Identify the lines that contain the string "part" and copy all of them.
__________________________________________________
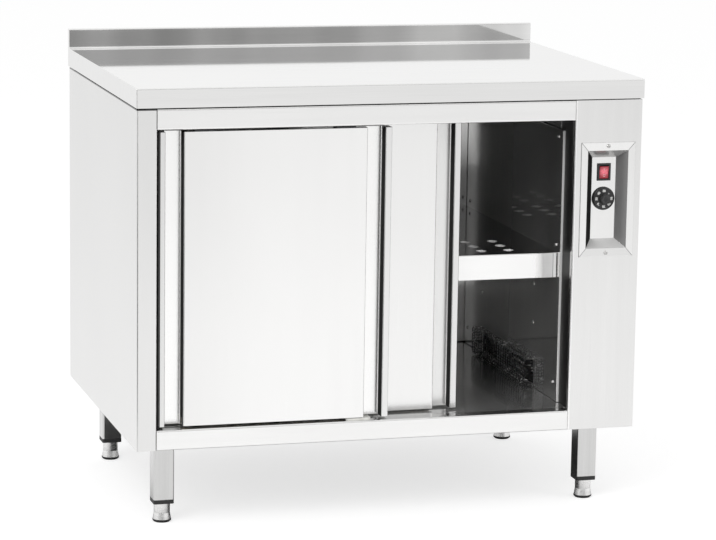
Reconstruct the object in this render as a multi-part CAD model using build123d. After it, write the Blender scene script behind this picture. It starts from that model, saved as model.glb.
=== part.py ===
from build123d import *
import math
import os

# Plate warmer cabinet: a stainless worktop on a heated cupboard with two sliding doors.
# Millimetres. X runs to the right, Y to the back and Z up, and the doors are at the front (-Y).
# The origin is on the floor, below the middle of the worktop.

# ---------------------------------------------------------------- worktop
worktop_width = 1000.0
worktop_depth = 700.0
worktop_height = 850.0
apron_height = 37.0
apron_return = 12.0
upstand_height = 40.0
upstand_thickness = 15.0
upstand_foot_radius = 4.0
worktop_edge_radius = 2.5
overhang_side = 1.5
overhang_front = 4.5
overhang_rear = 5.0
worktop_gap = 2.5            # shadow gap between the apron and the body
stiffener_crown = 50.0
stiffener_foot = 15.0
stiffener_count = 3
stiffener_pitch = 200.0

# ---------------------------------------------------------------- sheet metal
sheet = 1.5
bend_radius = 3.0            # outside radius of a fold
seam = 0.3                   # gap between two pieces that meet edge to edge
pan_clearance = 1.8          # edge of the base pan to the walls round it, clear of their folds
seat_flange = 18.0           # inward flange round the top and the bottom of the body
rear_flange = 20.0

# ---------------------------------------------------------------- front frame
body_bottom = 161.0
stile_width = 38.5
column_width = 137.0
top_rail_height = 39.0
bottom_rail_height = 38.5
jamb_depth = 11.0
rail_flange = 20.0
sill_depth = 30.0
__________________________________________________
* _CORRECT ANSWER_:
Reconstruct the object in this render as a multi-part CAD model using build123d. After it, write the Blender scene script behind this picture. It starts from that model, saved as model.glb.
=== part.py ===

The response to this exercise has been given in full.